Having successfully campaigned to save the local bakery and its terraced row from demolition, 2up2down evolved into Homebaked CLT to take on the ownership of the buildings and bring the bakery back into use. Plans are now afoot to renovate the terrace into cooperative housing and, on the ground floor, provide space for community enterprise, including their sister organisations Homebaked bakery co-op and Homegrown, a food growing and beer brewing collective. All of this is part of a long-term vision to democratically transform the neighbourhood.

Stronger foundations

CLTs such as Granby and Homebaked provide an inspiring blueprint for reconstructing public housing on stronger social and economic foundations.

They are legally incorporated with an “asset lock” which protects the land from being sold off and ensures that all surpluses from renting buildings get reinvested for community benefit. They are governed democratically through a trust structure with board members elected by the wider CLT membership, open to all local residents.

This also enables a public-common partnership approach with local authorities. In return for public land transfer and development expertise, CLTs make their permanently affordable homes available to local people in need.

But Granby and Homebaked remain artistic exemplars – too few and far between to make a huge difference to widespread housing problems. These extraordinary practices need to be replicated across Liverpool, London and beyond through radical new initiatives, so they become more ordinary features of public housing.

Learning from Liverpool

Public housing in the UK is witnessing a revival. Tight borrowing constraints imposed on councils have been loosened to enable the construction of new council housing for the first time in decades.
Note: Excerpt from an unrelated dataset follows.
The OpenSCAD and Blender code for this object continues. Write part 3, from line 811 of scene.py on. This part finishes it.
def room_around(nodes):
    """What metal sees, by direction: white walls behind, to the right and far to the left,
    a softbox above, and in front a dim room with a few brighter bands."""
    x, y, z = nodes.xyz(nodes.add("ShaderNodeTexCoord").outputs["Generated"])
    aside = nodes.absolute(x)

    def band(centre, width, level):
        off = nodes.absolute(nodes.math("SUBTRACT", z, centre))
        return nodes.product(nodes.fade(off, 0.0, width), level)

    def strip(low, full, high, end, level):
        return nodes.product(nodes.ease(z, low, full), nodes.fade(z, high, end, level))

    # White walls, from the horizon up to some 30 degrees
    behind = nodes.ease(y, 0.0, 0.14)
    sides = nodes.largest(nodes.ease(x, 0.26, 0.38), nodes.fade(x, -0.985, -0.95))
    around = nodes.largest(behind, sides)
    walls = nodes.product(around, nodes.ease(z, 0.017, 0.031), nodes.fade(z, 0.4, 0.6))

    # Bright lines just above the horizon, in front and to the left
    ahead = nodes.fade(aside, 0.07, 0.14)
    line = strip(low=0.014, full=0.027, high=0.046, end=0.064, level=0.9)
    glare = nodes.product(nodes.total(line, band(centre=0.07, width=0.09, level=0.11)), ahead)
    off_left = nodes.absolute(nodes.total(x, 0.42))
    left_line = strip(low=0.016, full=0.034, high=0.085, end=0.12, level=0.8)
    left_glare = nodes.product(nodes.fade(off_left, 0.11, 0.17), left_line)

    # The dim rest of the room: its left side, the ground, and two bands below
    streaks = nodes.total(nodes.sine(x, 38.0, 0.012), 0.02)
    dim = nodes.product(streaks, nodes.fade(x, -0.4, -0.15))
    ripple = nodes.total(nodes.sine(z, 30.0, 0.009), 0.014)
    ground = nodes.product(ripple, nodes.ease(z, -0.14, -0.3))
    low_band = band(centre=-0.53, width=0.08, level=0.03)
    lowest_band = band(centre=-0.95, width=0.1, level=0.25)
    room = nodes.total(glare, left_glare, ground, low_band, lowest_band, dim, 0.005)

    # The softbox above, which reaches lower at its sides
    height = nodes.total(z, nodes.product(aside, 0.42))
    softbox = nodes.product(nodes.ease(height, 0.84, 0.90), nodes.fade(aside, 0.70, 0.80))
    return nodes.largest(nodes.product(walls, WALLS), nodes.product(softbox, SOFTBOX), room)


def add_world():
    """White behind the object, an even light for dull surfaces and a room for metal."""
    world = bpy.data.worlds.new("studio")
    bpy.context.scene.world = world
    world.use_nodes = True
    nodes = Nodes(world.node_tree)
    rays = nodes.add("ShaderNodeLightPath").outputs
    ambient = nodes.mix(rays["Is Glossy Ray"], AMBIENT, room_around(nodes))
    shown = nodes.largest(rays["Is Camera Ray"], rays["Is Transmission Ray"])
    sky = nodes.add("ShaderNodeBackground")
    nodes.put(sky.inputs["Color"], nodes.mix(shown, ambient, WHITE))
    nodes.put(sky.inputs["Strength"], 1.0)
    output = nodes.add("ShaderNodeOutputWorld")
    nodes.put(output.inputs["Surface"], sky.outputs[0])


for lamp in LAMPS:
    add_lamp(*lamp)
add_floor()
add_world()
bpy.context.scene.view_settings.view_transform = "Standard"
Yet it is vital that local authorities don’t repeat past mistakes. Bureaucratic and paternalistic management of council estates and the undemocratic commissioning of alienating designs, unresponsive to residents’ needs, inspired a backlash from tenants and gave hostile politicians the ammunition they needed to systematically privatise public housing.

By outsourcing public services to unaccountable firms seeking higher profit margins at all costs, privatisation paved the way for the Grenfell Tower tragedy, when 72 people lost their lives. Learning from more imaginative and democratic alternatives to this broken system is urgently needed.